Stratégies de prévention et bonnes pratiques pour les professionnels de l’automobile
Face aux risques juridiques liés à la revente de véhicules volés, les concessionnaires automobiles doivent mettre en place des stratégies de prévention efficaces. Voici quelques bonnes pratiques recommandées par les experts du secteur :
- Formation continue du personnel aux techniques de détection des fraudes
- Mise en place de procédures de contrôle standardisées et traçables
- Utilisation d’outils technologiques de vérification des numéros de série
- Collaboration étroite avec les forces de l’ordre et les organismes professionnels
Il est essentiel de documenter rigoureusement toutes les étapes de l’acquisition et de la revente des véhicules, afin de pouvoir justifier de sa bonne foi en cas de litige.

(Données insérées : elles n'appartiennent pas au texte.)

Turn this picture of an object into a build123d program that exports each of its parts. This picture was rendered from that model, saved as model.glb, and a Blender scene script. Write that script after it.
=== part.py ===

Les concessionnaires peuvent également adhérer à des chartes de bonnes pratiques ou obtenir des certifications spécifiques attestant de leur professionnalisme. La Fédération Nationale de l’Automobile propose par exemple un label « Véhicules d’Occasion Contrôlés » garantissant le respect de normes strictes de vérification. Sur le plan commercial, la transparence est un atout majeur pour rassurer les clients. Les concessionnaires peuvent valoriser leurs procédures de contrôle et proposer des garanties supplémentaires, comme une assurance contre l’éviction. Certains vont jusqu’à offrir un « certificat de non-vol » pour chaque véhicule vendu. En cas de doute persistant sur l’origine d’un véhicule, la prudence doit prévaloir. Il vaut mieux renoncer à une vente potentiellement risquée que de s’exposer à des poursuites judiciaires aux conséquences désastreuses pour la réputation et la pérennité de l’entreprise.